THE REQUEST
Reproduce, exactly and in full, only the lines below from the one containing "Recreate this object" through the one containing "from math import sqrt".

RECORDS SHOWN
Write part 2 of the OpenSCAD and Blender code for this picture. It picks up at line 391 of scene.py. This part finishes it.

---

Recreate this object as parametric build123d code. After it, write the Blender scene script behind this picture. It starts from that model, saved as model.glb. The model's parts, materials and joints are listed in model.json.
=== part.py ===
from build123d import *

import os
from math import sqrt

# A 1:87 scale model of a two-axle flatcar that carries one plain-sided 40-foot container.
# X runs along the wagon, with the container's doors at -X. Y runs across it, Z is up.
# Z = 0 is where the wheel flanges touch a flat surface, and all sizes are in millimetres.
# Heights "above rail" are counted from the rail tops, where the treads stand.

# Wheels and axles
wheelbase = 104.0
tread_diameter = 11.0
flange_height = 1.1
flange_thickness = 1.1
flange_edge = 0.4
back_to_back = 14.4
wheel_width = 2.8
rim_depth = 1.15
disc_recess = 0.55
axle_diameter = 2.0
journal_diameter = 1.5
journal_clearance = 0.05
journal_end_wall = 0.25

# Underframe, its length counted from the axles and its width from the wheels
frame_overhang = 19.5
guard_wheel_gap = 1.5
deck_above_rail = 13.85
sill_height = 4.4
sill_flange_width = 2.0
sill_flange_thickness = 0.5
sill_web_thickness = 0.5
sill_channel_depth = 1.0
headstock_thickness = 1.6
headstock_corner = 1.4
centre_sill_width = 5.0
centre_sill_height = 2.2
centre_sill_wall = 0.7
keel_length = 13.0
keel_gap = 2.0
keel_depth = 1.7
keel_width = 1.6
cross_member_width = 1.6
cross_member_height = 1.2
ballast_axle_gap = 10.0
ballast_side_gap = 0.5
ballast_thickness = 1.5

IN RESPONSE
Recreate this object as parametric build123d code. After it, write the Blender scene script behind this picture. It starts from that model, saved as model.glb. The model's parts, materials and joints are listed in model.json.
=== part.py ===
from build123d import *

import os
from math import sqrt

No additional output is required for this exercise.